--- START ---

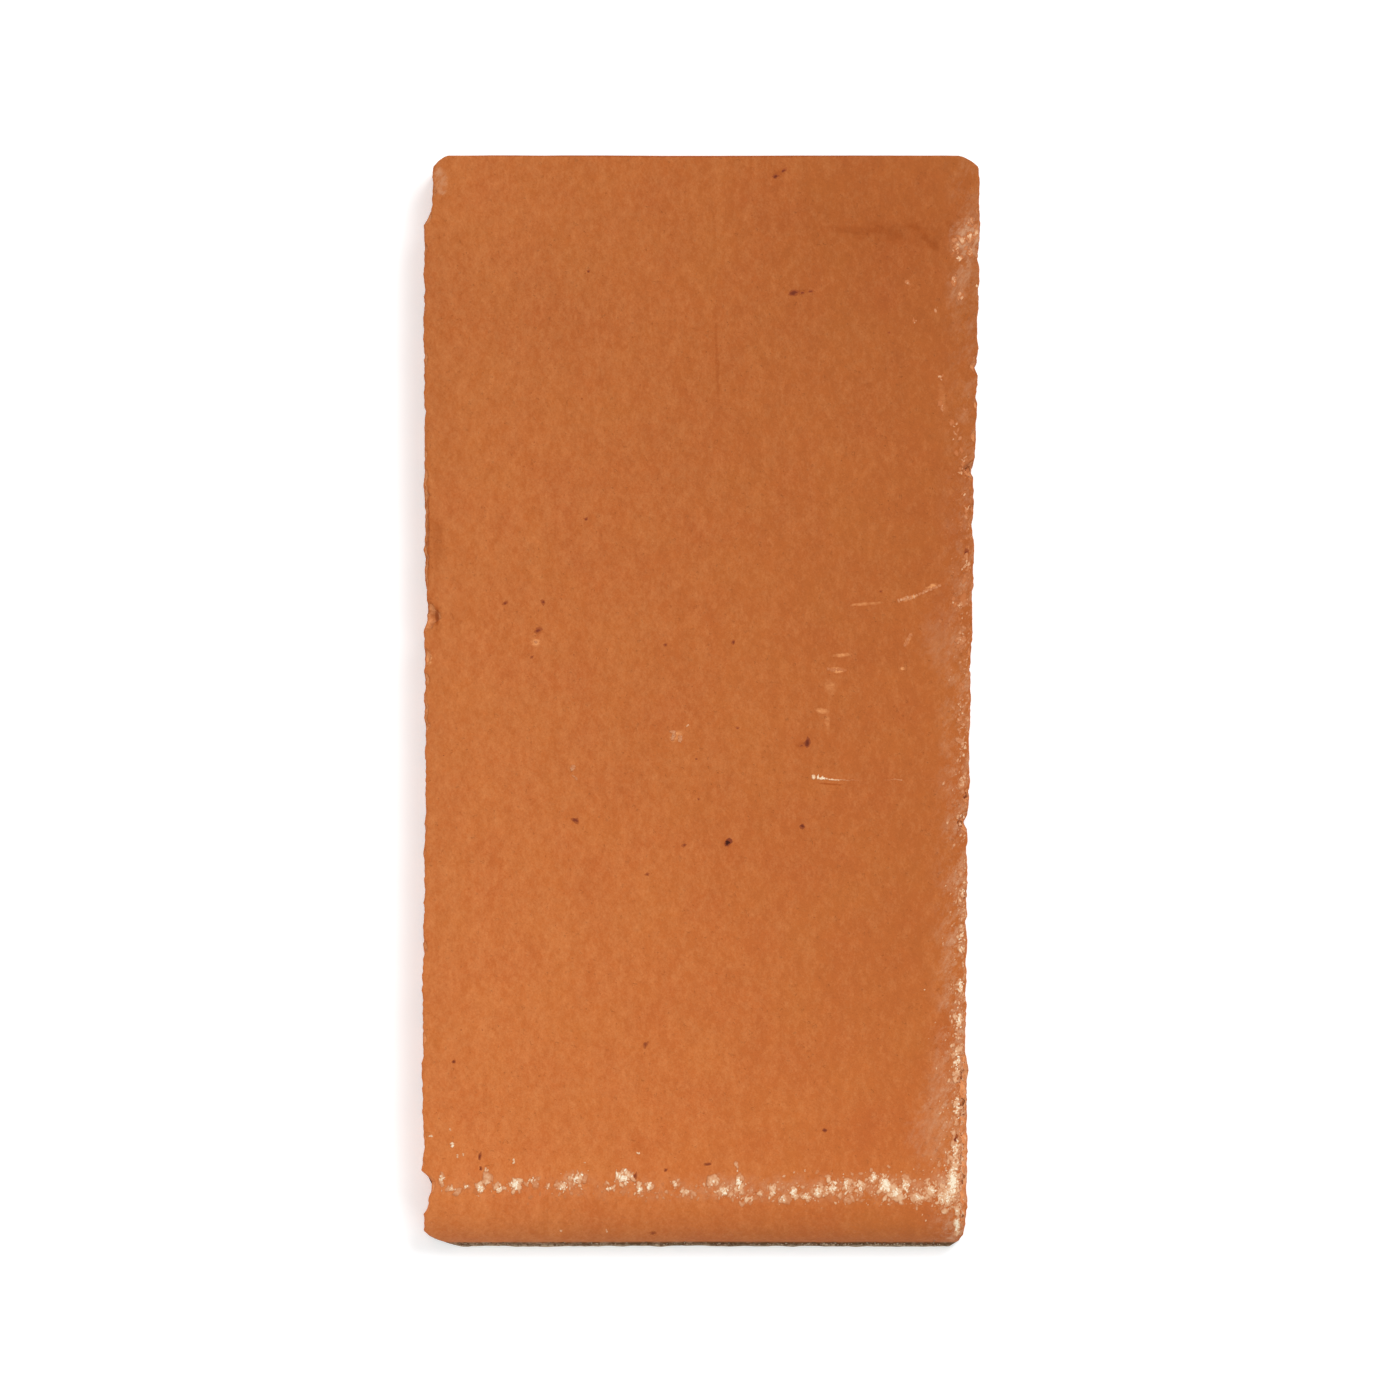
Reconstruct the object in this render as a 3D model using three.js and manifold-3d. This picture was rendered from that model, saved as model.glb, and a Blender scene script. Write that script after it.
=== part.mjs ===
// A bullnosed terracotta tile: a bar of fired clay, 150 by 300 mm nominal and 20 mm thick.
//
// The clay leaves the die as a wide flat column. The die gives every section across X: a flat
// wear face on top, a quarter-round nose at one end, a square butt at the other, and keying
// grooves in the bed. A wire then cuts the column at both long sides, which is why those sides
// run a little out of parallel and why their arrises are chipped.
//
// Millimetres. X runs across the tile, Y along it from the nose to the butt, and Z points up
// out of the wear face. The origin is under the middle of the tile, in the plane of its bed.

import * as THREE from "three";
import { mergeVertices } from "three/addons/utils/BufferGeometryUtils.js";
import Module from "manifold-3d";

// The tile
const LENGTH = 300;
const BUTT_WIDTH = 153.6;
const NOSE_WIDTH = 149;
const THICKNESS = 20;

// The nosed end and its foot, and the butt end
const NOSE_RADIUS = 14.6;
const FOOT_REACH = 1.2; // how far the foot stands out past the nose
const FOOT_HEIGHT = 2.2;
const BUTT_EASE = 1.2; // radius of the eased top edge

// Keying grooves along X in the bed
const GROOVE_COUNT = 10;
const GROOVE_PITCH = 24;
const GROOVE_WIDTH = 11;
const GROOVE_DEPTH = 1.8;
const GROOVE_FLARE = 0.9; // how much wider the roof is than the mouth on each side

// Corners in plan: how far each one takes off across X and along Y
const BUTT_LEFT_CORNER = { across: 3.8, along: 3.8 };
const BUTT_RIGHT_CORNER = { across: 6.4, along: 4.2 };
const NOSE_LEFT_CORNER = { across: 6.6, along: 5.8 };
const NOSE_RIGHT_CORNER = { across: 3.4, along: 5.4 };

// The left side is set back from the butt as far as a short step, and has one notch near the nose
const LEFT_SET_BACK = { stepFrom: 133.6, stepTo: 131.4, depth: 2.1 };
const LEFT_NOTCH = { at: -133.4, length: 9, depth: 2.4 };

// Chips out of the top arris of the long sides: side is -1 on the left and +1 on the right
const CHIPS = [
  { side: -1, at: 23.2, length: 8.5, reach: 2.2, drop: 3.2 },
  { side: -1, at: 12.5, length: 4.5, reach: 1.5, drop: 2.2 },
  { side: -1, at: 5.5, length: 3.6, reach: 1.2, drop: 1.6 },
  { side: 1, at: 91.6, length: 3.8, reach: 1.3, drop: 2.0 },
  { side: 1, at: 63.2, length: 6.0, reach: 1.9, drop: 3.4 },
  { side: 1, at: 49.0, length: 3.6, reach: 1.2, drop: 1.8 },
  { side: 1, at: -26.8, length: 4.2, reach: 1.6, drop: 2.6 },
  { side: 1, at: -33.6, length: 6.4, reach: 2.1, drop: 3.6 },
  { side: 1, at: -121.0, length: 5.0, reach: 1.6, drop: 3.0 },
];
const CHIP_ROWS = 6;
const CHIP_SIDES = 9;

// The lime crust, a thin mineral skin on the crest of the nose and along the right arris
const CRUST_THICKNESS = 0.3;
const CRUST_CLEARANCE = 0.05;
const CRUST_GAP = 0.3; // between its two pieces
const NOSE_CRUST = { back: -130.6, front: -140.2, wave: 1.3, frontWaves: 9, backWaves: 11, steps: 54 };
const SIDE_CRUST = { back: -58, front: -143.6, breadth: 5.4, inset: 0.9, wave: 1.2, waves: 7, steps: 36 };
const SIDE_CRUST_TAPER = 0.75; // the share of its breadth that it has lost at its back end
const SLOW_WAVE = 0.6; // shares of a crust edge's waver
const QUICK_WAVE = 0.4;

const ARC_STEPS = 14;
const CORNER_STEPS = 5;
const NOTCH_STEPS = 6;
const OVERSHOOT = 5; // how far a cutting prism runs past what it cuts
const WELD_DISTANCE = 0.0001; // points closer than this are one point

// Worked out from the above
const noseY = -LENGTH / 2 + FOOT_REACH;
const buttY = LENGTH / 2;
const crestY = noseY + NOSE_RADIUS;
const leftX = -BUTT_WIDTH / 2;
const sideSlope = (BUTT_WIDTH - NOSE_WIDTH) / LENGTH;

/** The right side's X at a place along the tile. */
function rightX(y) {
  return BUTT_WIDTH / 2 - (buttY - y) * sideSlope;
}

/** The side's X at a place along the tile, on the left (-1) or the right (+1). */
function sideX(side, y) {
  return side < 0 ? leftX : rightX(y);
}

/** A manifold solid from a closed three.js geometry. */
function solidFrom(wasm, geometry) {
  const bare = geometry.clone();
  bare.deleteAttribute("normal");
  bare.deleteAttribute("uv");
  const merged = mergeVertices(bare, WELD_DISTANCE);
  return new wasm.Manifold(
    new wasm.Mesh({
      numProp: 3,
      vertProperties: new Float32Array(merged.attributes.position.array),
      triVerts: new Uint32Array(merged.index.array),
    }),
  );
}

/** A flat-shaded three.js geometry from a manifold solid. */
function geometryFrom(solid) {
  const { vertProperties, triVerts } = solid.getMesh();
  const geometry = new THREE.BufferGeometry();
  geometry.setAttribute("position", new THREE.BufferAttribute(vertProperties, 3));
  geometry.setIndex(new THREE.BufferAttribute(triVerts, 1));
  geometry.computeVertexNormals();
  return geometry;
}

/** A prism along X from a shape drawn in Y and Z. */
function prismAlongX(shape, from, to) {
  const geometry = new THREE.ExtrudeGeometry(shape, { depth: to - from, bevelEnabled: false });
  const across = new THREE.Matrix4().makeBasis(
    new THREE.Vector3(0, 1, 0),
    new THREE.Vector3(0, 0, 1),
    new THREE.Vector3(1, 0, 0),
  );
  return geometry.applyMatrix4(across).translate(from, 0, 0);
}

/** A prism along Z from a shape drawn in X and Y. */
function prismAlongZ(shape, from, to) {
  const geometry = new THREE.ExtrudeGeometry(shape, { depth: to - from, bevelEnabled: false });
  return geometry.translate(0, 0, from);
}

/** Points on an arc in a plane, from one angle to another, both ends included. */
function arcPoints(centre, radius, fromAngle, toAngle, steps) {
  const points = [];
  for (let i = 0; i <= steps; i += 1) {
    const angle = THREE.MathUtils.lerp(fromAngle, toAngle, i / steps);
    points.push(
      new THREE.Vector2(
        centre.x + radius * Math.cos(angle),
        centre.y + radius * Math.sin(angle),
      ),
    );
  }
  return points;
}

/** The nose's surface in Y and Z, lifted outwards, from the crest down to the foot. */
function nosePoints(lift) {
  const centre = new THREE.Vector2(crestY, THICKNESS - NOSE_RADIUS);
  return arcPoints(centre, NOSE_RADIUS + lift, Math.PI / 2, Math.PI, ARC_STEPS);
}

/** The bed from the foot to the butt, in and out of each keying groove. */
function bedPoints() {
  const points = [new THREE.Vector2(-LENGTH / 2, 0)];
  for (let i = 0; i < GROOVE_COUNT; i += 1) {
    const middle = (i - (GROOVE_COUNT - 1) / 2) * GROOVE_PITCH;
    const mouth = GROOVE_WIDTH / 2;
    const roof = mouth + GROOVE_FLARE;
    points.push(
      new THREE.Vector2(middle - mouth, 0),
      new THREE.Vector2(middle - roof, GROOVE_DEPTH),
      new THREE.Vector2(middle + roof, GROOVE_DEPTH),
      new THREE.Vector2(middle + mouth, 0),
    );
  }
  points.push(new THREE.Vector2(buttY, 0));
  return points;
}

/** The section that the die gives the column, in Y and Z. */
function columnSection() {
  const easeCentre = new THREE.Vector2(buttY - BUTT_EASE, THICKNESS - BUTT_EASE);
  const ease = arcPoints(easeCentre, BUTT_EASE, 0, Math.PI / 2, CORNER_STEPS);
  const foot = [
    new THREE.Vector2(noseY, FOOT_HEIGHT + FOOT_REACH),
    new THREE.Vector2(-LENGTH / 2, FOOT_HEIGHT),
  ];
  return new THREE.Shape([...bedPoints(), ...ease, ...nosePoints(0), ...foot]);
}

/** Points that round a corner in plan, from its long side at x to its short side at y. */
function cornerPoints(corner, x, y) {
  const start = new THREE.Vector2(x, y - Math.sign(y) * corner.along);
  const end = new THREE.Vector2(x - Math.sign(x) * corner.across, y);
  const curve = new THREE.QuadraticBezierCurve(start, new THREE.Vector2(x, y), end);
  return curve.getPoints(CORNER_STEPS);
}

/** The left side from the step near the butt to the far end of the notch near the nose. */
function leftSidePoints() {
  const points = [
    new THREE.Vector2(leftX + LEFT_SET_BACK.depth, LEFT_SET_BACK.stepFrom),
    new THREE.Vector2(leftX, LEFT_SET_BACK.stepTo),
  ];
  for (let i = 0; i <= NOTCH_STEPS; i += 1) {
    const share = i / NOTCH_STEPS;
    const x = leftX + LEFT_NOTCH.depth * Math.sin(Math.PI * share);
    points.push(new THREE.Vector2(x, LEFT_NOTCH.at + LEFT_NOTCH.length * (0.5 - share)));
  }
  return points;
}

/** The outline that the wire and the knocks at the corners leave, in X and Y. */
function planOutline() {
  const frontY = -LENGTH / 2;
  return new THREE.Shape([
    ...cornerPoints(NOSE_LEFT_CORNER, leftX, frontY),
    ...cornerPoints(NOSE_RIGHT_CORNER, rightX(frontY), frontY).reverse(),
    ...cornerPoints(BUTT_RIGHT_CORNER, rightX(buttY), buttY),
    ...cornerPoints(BUTT_LEFT_CORNER, leftX + LEFT_SET_BACK.depth, buttY).reverse(),
    ...leftSidePoints(),
  ]);
}

/** The scoop of one chip, centred on the top arris. */
function chipScoop(chip) {
  const scoop = new THREE.SphereGeometry(1, CHIP_SIDES, CHIP_ROWS);
  scoop.scale(chip.reach, chip.length / 2, chip.drop);
  return scoop.translate(sideX(chip.side, chip.at), chip.at, THICKNESS);
}

/** The fired clay, all one piece. */
function tileBody(wasm) {
  const reach = BUTT_WIDTH / 2 + OVERSHOOT;
  const column = solidFrom(wasm, prismAlongX(columnSection(), -reach, reach));
  const plan = solidFrom(wasm, prismAlongZ(planOutline(), -OVERSHOOT, THICKNESS + OVERSHOOT));
  let tile = column.intersect(plan);
  for (const chip of CHIPS) {
    tile = tile.subtract(solidFrom(wasm, chipScoop(chip)));
  }
  return tile;
}

/** A skin over the wear face and the nose, as wide as the tile, clear of the clay. */
function skinOverFace(wasm) {
  const low = CRUST_CLEARANCE;
  const high = CRUST_CLEARANCE + CRUST_THICKNESS;
  const inner = [new THREE.Vector2(buttY, THICKNESS + low), ...nosePoints(low)];
  const outer = [new THREE.Vector2(buttY, THICKNESS + high), ...nosePoints(high)];
  const section = new THREE.Shape([...outer, ...inner.reverse()]);
  return solidFrom(wasm, prismAlongX(section, -BUTT_WIDTH / 2, BUTT_WIDTH / 2));
}

/** A gentle waver of an edge, from 0 at its start and its end. */
function waver(share, waves, height) {
  const slow = Math.sin(Math.PI * waves * share);
  const quick = Math.sin(Math.PI * (2 * waves + 1) * share);
  return height * (SLOW_WAVE * slow + QUICK_WAVE * quick);
}

/** The part of the skin on the crest of the nose. */
function noseCrust(wasm, skin) {
  const { back, front, wave, frontWaves, backWaves, steps } = NOSE_CRUST;
  const left = leftX + LEFT_NOTCH.depth + CRUST_GAP;
  const right = rightX(front) - SIDE_CRUST.inset - SIDE_CRUST.breadth - SIDE_CRUST.wave - CRUST_GAP;
  const points = [];
  for (let i = 0; i <= steps; i += 1) {
    const share = i / steps;
    const x = THREE.MathUtils.lerp(left, right, share);
    points.push(new THREE.Vector2(x, front + waver(share, frontWaves, wave)));
  }
  for (let i = steps; i >= 0; i -= 1) {
    const share = i / steps;
    const x = THREE.MathUtils.lerp(left, right, share);
    points.push(new THREE.Vector2(x, back - waver(share, backWaves, wave)));
  }
  return skin.intersect(solidFrom(wasm, prismAlongZ(new THREE.Shape(points), 0, THICKNESS + OVERSHOOT)));
}

/** The part of the skin along the right arris, tapering away towards the butt. */
function sideCrust(wasm, skin) {
  const { back, front, breadth, inset, wave, waves, steps } = SIDE_CRUST;
  const points = [];
  for (let i = 0; i <= steps; i += 1) {
    const y = THREE.MathUtils.lerp(front, back, i / steps);
    points.push(new THREE.Vector2(rightX(y) - inset, y));
  }
  for (let i = steps; i >= 0; i -= 1) {
    const share = i / steps;
    const y = THREE.MathUtils.lerp(front, back, share);
    const taper = 1 - SIDE_CRUST_TAPER * share;
    const x = rightX(y) - inset - breadth * taper + waver(share, waves, wave) * taper;
    points.push(new THREE.Vector2(x, y));
  }
  const chips = CHIPS.filter((chip) => chip.side > 0 && chip.at < back && chip.at > front);
  let crust = skin.intersect(
    solidFrom(wasm, prismAlongZ(new THREE.Shape(points), 0, THICKNESS + OVERSHOOT)),
  );
  for (const chip of chips) {
    crust = crust.subtract(solidFrom(wasm, chipScoop(chip)));
  }
  return crust;
}

/** Fired clay: matte, open-grained, orange. */
function clayMaterial() {
  return new THREE.MeshStandardMaterial({ color: 0xc46f3a, roughness: 0.92, metalness: 0 });
}

/** Lime: chalky and off-white. */
function limeMaterial() {
  return new THREE.MeshStandardMaterial({ color: 0xe9d9c4, roughness: 0.97, metalness: 0 });
}

/** A named mesh from a solid. */
function pieceFrom(name, solid, material) {
  const mesh = new THREE.Mesh(geometryFrom(solid), material);
  mesh.name = name;
  return mesh;
}

const wasm = await Module();
wasm.setup();

const skin = skinOverFace(wasm);
const group = new THREE.Group();
group.add(
  pieceFrom("tile_body", tileBody(wasm), clayMaterial()),
  pieceFrom("lime_crust_nose", noseCrust(wasm, skin), limeMaterial()),
  pieceFrom("lime_crust_side", sideCrust(wasm, skin), limeMaterial()),
);

export default group;
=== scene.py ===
"""A bullnosed terracotta tile with lime on its nose, lying on a white table in soft light.

Lengths are millimetres in the frame that the CAD uses: X across the tile, Y along it from the
nose to the butt, Z up out of the wear face. Meshes and lights are written in metres at the end.
"""

import math

import bpy
import numpy as np
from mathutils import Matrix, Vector
from mathutils.bvhtree import BVHTree


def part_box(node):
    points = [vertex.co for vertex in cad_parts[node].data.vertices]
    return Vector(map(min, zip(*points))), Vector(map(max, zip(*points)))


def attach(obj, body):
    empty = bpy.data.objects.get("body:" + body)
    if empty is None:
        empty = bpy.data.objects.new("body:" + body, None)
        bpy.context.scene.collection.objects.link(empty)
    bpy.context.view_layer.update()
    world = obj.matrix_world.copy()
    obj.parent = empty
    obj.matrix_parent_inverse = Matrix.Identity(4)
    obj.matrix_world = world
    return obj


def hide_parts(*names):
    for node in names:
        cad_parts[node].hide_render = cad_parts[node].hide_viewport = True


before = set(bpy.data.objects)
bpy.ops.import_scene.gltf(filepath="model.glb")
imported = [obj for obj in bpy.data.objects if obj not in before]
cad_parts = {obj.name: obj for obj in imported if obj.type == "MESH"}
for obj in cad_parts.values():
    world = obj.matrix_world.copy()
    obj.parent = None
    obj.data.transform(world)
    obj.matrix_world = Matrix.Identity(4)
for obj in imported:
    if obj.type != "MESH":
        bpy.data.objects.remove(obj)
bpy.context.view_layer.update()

MM = 0.001

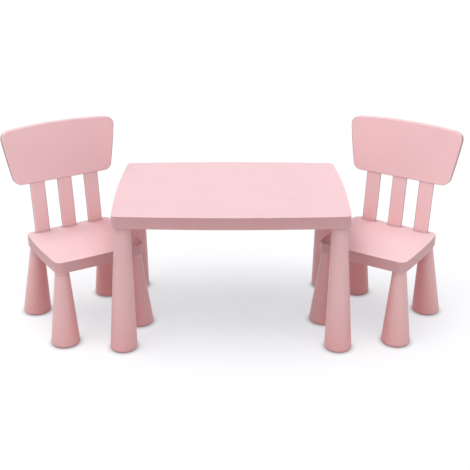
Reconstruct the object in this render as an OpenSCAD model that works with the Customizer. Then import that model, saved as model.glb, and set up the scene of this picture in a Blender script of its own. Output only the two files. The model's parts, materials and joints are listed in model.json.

--- END ---

● BRIEF: From the entries above, extract only the lines running from the one containing "a solid. */" through the one containing "from mathutils.bvhtree import BVHTree", inclusive.

● FINISHED ANSWER:
/** A named mesh from a solid. */
function pieceFrom(name, solid, material) {
  const mesh = new THREE.Mesh(geometryFrom(solid), material);
  mesh.name = name;
  return mesh;
}

const wasm = await Module();
wasm.setup();

const skin = skinOverFace(wasm);
const group = new THREE.Group();
group.add(
  pieceFrom("tile_body", tileBody(wasm), clayMaterial()),
  pieceFrom("lime_crust_nose", noseCrust(wasm, skin), limeMaterial()),
  pieceFrom("lime_crust_side", sideCrust(wasm, skin), limeMaterial()),
);

export default group;
=== scene.py ===
"""A bullnosed terracotta tile with lime on its nose, lying on a white table in soft light.

Lengths are millimetres in the frame that the CAD uses: X across the tile, Y along it from the
nose to the butt, Z up out of the wear face. Meshes and lights are written in metres at the end.
"""

import math

import bpy
import numpy as np
from mathutils import Matrix, Vector
from mathutils.bvhtree import BVHTree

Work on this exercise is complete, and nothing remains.